What is required: Within the material below, transcribe exactly the lines from the one holding "line_choke_winding();" through the one holding "shown = obj.evaluated_get(depsgraph)", keeping both ends and skipping the rest.

Excerpted data:
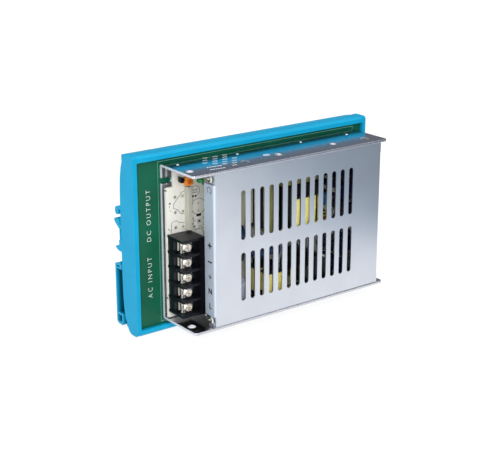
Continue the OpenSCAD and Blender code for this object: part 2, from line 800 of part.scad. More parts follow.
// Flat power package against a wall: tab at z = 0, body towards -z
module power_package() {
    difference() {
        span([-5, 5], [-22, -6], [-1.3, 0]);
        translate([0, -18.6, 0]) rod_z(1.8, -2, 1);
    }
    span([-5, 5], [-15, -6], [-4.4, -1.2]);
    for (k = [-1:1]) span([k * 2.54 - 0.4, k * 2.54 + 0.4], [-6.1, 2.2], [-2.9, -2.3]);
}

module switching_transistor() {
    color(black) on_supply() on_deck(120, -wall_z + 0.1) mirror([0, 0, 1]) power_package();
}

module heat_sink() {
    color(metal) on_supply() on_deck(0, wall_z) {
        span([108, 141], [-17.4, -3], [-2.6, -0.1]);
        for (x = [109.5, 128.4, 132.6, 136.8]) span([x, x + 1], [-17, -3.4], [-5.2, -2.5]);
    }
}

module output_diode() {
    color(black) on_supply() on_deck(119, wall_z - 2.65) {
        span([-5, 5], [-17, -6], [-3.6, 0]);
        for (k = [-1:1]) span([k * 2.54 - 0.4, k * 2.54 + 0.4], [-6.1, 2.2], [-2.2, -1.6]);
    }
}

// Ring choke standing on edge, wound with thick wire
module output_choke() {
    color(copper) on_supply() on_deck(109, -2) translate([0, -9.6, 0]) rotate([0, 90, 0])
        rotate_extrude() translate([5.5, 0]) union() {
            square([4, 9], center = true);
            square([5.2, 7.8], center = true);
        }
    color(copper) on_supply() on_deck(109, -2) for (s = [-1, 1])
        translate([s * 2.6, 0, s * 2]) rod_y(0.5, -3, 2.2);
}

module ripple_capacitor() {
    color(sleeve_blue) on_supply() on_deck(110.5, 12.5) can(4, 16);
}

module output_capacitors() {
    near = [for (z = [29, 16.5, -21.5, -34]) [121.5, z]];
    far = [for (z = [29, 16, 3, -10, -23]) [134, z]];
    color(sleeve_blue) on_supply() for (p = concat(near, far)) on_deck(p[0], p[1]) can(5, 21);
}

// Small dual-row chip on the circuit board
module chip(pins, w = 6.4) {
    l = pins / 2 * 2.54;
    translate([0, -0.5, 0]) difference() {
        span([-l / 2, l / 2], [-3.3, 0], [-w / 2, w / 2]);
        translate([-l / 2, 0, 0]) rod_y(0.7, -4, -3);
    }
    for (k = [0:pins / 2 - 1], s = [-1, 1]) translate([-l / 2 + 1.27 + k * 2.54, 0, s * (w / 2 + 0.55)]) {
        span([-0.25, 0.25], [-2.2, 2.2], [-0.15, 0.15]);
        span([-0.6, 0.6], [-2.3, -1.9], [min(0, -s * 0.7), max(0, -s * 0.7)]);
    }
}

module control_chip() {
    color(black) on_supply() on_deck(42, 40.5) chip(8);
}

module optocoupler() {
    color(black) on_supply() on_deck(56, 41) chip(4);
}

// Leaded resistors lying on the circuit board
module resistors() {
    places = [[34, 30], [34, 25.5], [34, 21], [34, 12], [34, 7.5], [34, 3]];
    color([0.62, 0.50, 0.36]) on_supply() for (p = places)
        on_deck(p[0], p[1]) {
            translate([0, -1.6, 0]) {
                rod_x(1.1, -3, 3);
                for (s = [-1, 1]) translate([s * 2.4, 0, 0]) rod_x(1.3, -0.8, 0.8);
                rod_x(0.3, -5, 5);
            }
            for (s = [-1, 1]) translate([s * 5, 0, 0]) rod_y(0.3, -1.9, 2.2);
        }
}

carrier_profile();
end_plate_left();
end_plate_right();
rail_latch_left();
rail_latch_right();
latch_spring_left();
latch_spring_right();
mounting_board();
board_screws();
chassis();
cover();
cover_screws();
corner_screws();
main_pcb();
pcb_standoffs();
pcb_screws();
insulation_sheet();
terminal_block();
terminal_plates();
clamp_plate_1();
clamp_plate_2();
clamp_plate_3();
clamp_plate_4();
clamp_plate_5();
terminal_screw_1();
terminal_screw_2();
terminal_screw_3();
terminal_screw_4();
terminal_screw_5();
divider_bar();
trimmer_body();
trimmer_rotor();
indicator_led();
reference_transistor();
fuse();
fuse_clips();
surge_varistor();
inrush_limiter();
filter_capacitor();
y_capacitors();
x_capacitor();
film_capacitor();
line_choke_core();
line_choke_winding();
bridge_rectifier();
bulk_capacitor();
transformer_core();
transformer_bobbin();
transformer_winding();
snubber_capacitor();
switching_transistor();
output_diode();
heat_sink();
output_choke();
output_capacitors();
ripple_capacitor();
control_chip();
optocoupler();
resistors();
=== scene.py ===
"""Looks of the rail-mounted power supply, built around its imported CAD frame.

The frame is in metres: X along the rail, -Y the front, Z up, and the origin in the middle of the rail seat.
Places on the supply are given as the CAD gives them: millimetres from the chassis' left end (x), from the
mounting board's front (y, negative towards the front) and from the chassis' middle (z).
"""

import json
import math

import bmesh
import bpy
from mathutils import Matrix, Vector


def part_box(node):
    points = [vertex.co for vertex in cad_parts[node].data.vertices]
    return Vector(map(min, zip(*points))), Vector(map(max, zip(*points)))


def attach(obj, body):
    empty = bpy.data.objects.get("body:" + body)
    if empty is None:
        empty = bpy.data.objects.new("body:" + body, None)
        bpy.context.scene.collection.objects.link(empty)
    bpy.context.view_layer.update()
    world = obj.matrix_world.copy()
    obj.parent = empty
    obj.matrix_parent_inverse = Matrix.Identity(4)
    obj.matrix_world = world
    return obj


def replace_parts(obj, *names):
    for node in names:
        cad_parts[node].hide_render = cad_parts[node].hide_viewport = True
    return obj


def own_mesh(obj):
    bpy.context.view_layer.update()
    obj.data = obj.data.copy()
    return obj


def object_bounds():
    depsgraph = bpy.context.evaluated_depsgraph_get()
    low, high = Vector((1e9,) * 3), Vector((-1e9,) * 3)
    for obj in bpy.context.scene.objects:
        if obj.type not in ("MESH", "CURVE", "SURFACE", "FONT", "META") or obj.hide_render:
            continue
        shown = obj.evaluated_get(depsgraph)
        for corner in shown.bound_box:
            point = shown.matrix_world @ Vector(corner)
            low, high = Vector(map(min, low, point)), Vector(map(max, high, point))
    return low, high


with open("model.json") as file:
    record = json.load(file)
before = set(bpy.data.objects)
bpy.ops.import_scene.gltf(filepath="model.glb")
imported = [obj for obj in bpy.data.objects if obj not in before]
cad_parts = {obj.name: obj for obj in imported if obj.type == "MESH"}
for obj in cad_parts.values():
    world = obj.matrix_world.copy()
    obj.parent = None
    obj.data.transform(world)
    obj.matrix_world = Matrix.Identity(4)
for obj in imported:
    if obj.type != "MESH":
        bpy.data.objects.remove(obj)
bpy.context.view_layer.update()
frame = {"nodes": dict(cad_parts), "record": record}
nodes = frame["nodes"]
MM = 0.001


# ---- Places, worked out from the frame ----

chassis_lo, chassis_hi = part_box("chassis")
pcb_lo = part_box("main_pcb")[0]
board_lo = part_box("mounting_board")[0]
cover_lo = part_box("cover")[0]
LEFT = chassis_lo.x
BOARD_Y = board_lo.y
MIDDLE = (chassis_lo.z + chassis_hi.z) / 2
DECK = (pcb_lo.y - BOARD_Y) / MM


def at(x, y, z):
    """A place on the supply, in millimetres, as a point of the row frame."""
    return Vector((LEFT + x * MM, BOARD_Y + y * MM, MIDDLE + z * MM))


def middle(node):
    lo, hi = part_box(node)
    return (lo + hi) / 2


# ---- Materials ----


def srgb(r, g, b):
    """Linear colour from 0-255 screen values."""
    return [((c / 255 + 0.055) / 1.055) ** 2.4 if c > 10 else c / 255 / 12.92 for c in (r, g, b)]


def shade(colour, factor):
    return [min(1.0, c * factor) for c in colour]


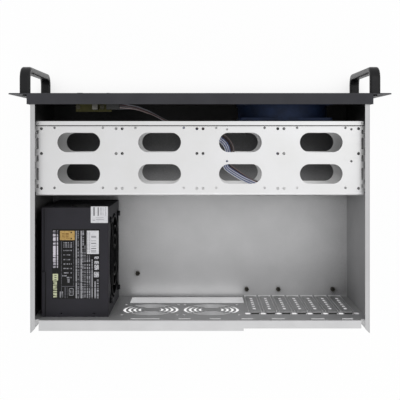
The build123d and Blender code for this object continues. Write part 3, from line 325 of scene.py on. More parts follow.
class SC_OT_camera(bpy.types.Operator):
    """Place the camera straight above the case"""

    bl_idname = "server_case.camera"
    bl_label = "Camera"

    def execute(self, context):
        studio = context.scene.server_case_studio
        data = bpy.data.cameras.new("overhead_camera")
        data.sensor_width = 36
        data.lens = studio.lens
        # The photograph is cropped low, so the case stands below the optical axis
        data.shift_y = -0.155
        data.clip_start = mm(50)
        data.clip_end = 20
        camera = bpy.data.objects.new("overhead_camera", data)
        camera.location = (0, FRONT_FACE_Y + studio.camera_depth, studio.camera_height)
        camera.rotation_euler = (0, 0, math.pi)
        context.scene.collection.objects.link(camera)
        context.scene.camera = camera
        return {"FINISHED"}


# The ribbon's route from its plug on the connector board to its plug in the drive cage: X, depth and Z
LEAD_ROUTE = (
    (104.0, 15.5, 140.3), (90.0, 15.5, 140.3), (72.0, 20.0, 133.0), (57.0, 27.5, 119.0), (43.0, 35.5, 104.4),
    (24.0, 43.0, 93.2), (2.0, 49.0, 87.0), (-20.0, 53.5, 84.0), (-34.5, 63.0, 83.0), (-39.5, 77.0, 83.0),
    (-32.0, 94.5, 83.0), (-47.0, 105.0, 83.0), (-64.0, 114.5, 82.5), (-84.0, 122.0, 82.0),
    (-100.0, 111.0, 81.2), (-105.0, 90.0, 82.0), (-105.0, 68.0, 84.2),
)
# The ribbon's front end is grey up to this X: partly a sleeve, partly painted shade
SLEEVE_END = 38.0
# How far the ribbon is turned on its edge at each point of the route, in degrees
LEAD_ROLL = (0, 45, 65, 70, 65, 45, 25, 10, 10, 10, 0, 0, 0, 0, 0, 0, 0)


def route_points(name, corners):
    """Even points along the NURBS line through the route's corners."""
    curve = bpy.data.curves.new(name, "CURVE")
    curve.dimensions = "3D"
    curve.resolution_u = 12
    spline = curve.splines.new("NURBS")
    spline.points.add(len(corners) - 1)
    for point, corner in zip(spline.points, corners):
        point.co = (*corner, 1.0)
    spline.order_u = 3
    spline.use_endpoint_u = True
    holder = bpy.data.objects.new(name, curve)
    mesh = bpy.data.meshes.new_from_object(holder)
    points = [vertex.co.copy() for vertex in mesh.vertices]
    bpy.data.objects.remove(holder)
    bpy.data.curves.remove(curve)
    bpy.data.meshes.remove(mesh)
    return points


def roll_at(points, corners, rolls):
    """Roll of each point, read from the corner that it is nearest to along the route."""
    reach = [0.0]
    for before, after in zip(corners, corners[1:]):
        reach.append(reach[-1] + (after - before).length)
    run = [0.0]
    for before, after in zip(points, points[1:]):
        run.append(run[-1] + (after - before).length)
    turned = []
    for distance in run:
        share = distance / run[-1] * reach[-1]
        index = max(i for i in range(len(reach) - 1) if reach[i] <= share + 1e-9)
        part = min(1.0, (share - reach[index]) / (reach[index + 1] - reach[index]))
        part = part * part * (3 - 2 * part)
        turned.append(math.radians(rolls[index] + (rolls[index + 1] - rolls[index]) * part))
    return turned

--

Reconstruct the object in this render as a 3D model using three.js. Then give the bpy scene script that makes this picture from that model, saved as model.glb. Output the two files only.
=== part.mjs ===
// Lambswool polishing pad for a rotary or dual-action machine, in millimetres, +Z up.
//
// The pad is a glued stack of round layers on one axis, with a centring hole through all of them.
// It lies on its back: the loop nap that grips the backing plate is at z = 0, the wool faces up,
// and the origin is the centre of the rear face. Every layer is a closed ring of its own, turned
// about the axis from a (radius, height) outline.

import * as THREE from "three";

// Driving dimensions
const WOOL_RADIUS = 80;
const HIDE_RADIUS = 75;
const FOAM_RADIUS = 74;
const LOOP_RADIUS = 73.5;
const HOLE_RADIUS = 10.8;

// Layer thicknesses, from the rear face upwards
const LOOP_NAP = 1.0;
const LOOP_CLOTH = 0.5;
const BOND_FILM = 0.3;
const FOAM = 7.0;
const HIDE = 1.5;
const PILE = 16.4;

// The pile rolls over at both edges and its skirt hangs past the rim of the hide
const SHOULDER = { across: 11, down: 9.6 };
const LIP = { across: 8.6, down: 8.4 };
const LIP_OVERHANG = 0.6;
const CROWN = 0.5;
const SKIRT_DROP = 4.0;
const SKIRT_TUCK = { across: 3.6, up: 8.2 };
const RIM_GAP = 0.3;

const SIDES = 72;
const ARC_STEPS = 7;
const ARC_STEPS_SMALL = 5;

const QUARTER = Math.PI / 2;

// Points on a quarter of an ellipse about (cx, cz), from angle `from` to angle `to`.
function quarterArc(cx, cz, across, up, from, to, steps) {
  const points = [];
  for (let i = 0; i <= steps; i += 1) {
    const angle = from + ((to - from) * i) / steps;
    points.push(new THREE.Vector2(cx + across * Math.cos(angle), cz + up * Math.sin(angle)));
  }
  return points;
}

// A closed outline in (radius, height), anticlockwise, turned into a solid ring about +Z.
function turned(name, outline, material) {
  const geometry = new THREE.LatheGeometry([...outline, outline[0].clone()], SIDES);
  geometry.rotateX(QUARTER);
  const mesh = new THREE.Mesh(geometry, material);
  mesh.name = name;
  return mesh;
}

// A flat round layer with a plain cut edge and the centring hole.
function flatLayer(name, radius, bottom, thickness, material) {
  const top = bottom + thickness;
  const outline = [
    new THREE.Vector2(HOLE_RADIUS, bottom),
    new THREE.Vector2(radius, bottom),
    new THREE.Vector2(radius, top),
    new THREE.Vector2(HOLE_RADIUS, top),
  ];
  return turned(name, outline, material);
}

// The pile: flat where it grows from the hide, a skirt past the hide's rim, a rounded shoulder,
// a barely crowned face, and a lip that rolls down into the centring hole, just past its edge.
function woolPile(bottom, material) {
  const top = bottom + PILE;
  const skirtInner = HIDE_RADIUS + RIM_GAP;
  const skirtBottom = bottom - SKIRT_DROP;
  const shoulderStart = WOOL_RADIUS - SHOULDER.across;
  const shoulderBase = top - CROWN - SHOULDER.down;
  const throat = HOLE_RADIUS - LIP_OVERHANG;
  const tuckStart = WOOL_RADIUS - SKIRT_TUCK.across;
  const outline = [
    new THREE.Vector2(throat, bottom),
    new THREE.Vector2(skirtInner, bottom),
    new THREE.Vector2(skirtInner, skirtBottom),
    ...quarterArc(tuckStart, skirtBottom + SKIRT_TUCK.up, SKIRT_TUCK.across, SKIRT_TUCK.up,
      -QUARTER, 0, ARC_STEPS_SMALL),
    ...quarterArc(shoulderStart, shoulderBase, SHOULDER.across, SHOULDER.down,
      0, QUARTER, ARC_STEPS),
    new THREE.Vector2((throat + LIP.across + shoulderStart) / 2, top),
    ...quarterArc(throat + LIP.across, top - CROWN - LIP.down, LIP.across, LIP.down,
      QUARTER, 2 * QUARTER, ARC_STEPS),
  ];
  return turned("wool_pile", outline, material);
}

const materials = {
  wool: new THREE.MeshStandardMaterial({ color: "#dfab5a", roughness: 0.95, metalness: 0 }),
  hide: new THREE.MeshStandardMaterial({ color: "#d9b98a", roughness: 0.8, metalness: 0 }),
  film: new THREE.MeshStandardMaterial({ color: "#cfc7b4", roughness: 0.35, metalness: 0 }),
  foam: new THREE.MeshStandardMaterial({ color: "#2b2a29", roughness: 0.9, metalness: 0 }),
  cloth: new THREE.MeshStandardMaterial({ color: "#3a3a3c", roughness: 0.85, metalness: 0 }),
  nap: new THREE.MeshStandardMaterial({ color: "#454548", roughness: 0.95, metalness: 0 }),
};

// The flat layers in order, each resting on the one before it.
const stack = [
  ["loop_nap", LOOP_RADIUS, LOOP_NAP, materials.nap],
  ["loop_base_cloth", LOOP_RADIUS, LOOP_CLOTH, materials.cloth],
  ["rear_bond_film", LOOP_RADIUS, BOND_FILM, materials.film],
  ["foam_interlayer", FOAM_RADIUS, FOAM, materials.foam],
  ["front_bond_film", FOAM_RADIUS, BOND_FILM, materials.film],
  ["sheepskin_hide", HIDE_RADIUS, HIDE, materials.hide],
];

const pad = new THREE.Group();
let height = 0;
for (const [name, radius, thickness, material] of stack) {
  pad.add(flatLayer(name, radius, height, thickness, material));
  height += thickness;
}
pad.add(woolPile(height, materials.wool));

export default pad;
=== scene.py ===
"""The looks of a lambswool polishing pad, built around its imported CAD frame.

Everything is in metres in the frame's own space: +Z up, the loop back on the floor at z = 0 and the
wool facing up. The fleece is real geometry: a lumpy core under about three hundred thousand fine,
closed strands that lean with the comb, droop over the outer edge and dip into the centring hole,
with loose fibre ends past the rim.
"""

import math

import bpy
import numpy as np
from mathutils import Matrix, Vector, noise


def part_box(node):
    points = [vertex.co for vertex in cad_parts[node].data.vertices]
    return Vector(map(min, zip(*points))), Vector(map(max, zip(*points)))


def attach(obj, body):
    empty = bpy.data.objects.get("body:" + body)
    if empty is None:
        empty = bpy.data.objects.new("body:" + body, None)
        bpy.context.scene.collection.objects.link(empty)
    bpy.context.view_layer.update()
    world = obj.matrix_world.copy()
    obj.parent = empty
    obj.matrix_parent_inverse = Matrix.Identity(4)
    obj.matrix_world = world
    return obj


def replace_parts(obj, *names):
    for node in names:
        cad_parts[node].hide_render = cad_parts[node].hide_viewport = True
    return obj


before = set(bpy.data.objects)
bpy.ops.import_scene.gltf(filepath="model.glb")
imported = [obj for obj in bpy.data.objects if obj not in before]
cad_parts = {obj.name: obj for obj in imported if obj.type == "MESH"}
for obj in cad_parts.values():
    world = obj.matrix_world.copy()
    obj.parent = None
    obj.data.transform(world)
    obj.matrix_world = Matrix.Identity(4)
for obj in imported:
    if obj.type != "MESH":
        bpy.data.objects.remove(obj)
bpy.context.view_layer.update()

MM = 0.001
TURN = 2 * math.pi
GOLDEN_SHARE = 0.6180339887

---

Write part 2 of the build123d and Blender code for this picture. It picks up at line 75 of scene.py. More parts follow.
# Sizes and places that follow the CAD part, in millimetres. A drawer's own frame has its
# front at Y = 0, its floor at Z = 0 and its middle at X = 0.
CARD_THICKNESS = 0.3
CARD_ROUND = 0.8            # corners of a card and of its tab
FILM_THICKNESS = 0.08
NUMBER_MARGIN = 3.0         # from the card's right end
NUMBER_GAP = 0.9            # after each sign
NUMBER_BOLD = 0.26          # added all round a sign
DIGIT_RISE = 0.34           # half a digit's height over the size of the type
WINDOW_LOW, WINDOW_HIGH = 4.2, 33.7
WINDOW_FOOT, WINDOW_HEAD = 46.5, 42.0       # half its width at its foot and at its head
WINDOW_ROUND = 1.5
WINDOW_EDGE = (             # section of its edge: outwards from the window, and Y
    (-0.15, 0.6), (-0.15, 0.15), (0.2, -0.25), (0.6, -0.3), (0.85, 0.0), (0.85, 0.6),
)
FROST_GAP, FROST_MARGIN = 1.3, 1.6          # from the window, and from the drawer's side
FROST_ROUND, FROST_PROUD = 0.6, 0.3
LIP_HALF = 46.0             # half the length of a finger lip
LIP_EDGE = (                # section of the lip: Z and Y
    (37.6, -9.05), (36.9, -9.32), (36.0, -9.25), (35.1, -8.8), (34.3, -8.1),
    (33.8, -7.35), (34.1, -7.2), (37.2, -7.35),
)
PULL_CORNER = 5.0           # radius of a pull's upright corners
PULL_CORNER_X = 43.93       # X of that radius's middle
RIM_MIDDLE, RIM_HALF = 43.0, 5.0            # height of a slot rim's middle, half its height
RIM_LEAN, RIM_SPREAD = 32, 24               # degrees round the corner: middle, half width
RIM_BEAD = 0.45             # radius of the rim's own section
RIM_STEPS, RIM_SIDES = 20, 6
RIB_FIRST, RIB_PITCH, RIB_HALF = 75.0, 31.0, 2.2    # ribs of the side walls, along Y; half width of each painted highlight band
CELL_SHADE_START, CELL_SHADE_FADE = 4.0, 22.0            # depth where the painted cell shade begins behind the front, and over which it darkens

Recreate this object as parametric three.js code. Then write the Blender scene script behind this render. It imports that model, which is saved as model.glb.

Task answer:
line_choke_winding();
bridge_rectifier();
bulk_capacitor();
transformer_core();
transformer_bobbin();
transformer_winding();
snubber_capacitor();
switching_transistor();
output_diode();
heat_sink();
output_choke();
output_capacitors();
ripple_capacitor();
control_chip();
optocoupler();
resistors();
=== scene.py ===
"""Looks of the rail-mounted power supply, built around its imported CAD frame.

The frame is in metres: X along the rail, -Y the front, Z up, and the origin in the middle of the rail seat.
Places on the supply are given as the CAD gives them: millimetres from the chassis' left end (x), from the
mounting board's front (y, negative towards the front) and from the chassis' middle (z).
"""

import json
import math

import bmesh
import bpy
from mathutils import Matrix, Vector


def part_box(node):
    points = [vertex.co for vertex in cad_parts[node].data.vertices]
    return Vector(map(min, zip(*points))), Vector(map(max, zip(*points)))


def attach(obj, body):
    empty = bpy.data.objects.get("body:" + body)
    if empty is None:
        empty = bpy.data.objects.new("body:" + body, None)
        bpy.context.scene.collection.objects.link(empty)
    bpy.context.view_layer.update()
    world = obj.matrix_world.copy()
    obj.parent = empty
    obj.matrix_parent_inverse = Matrix.Identity(4)
    obj.matrix_world = world
    return obj


def replace_parts(obj, *names):
    for node in names:
        cad_parts[node].hide_render = cad_parts[node].hide_viewport = True
    return obj


def own_mesh(obj):
    bpy.context.view_layer.update()
    obj.data = obj.data.copy()
    return obj


def object_bounds():
    depsgraph = bpy.context.evaluated_depsgraph_get()
    low, high = Vector((1e9,) * 3), Vector((-1e9,) * 3)
    for obj in bpy.context.scene.objects:
        if obj.type not in ("MESH", "CURVE", "SURFACE", "FONT", "META") or obj.hide_render:
            continue
        shown = obj.evaluated_get(depsgraph)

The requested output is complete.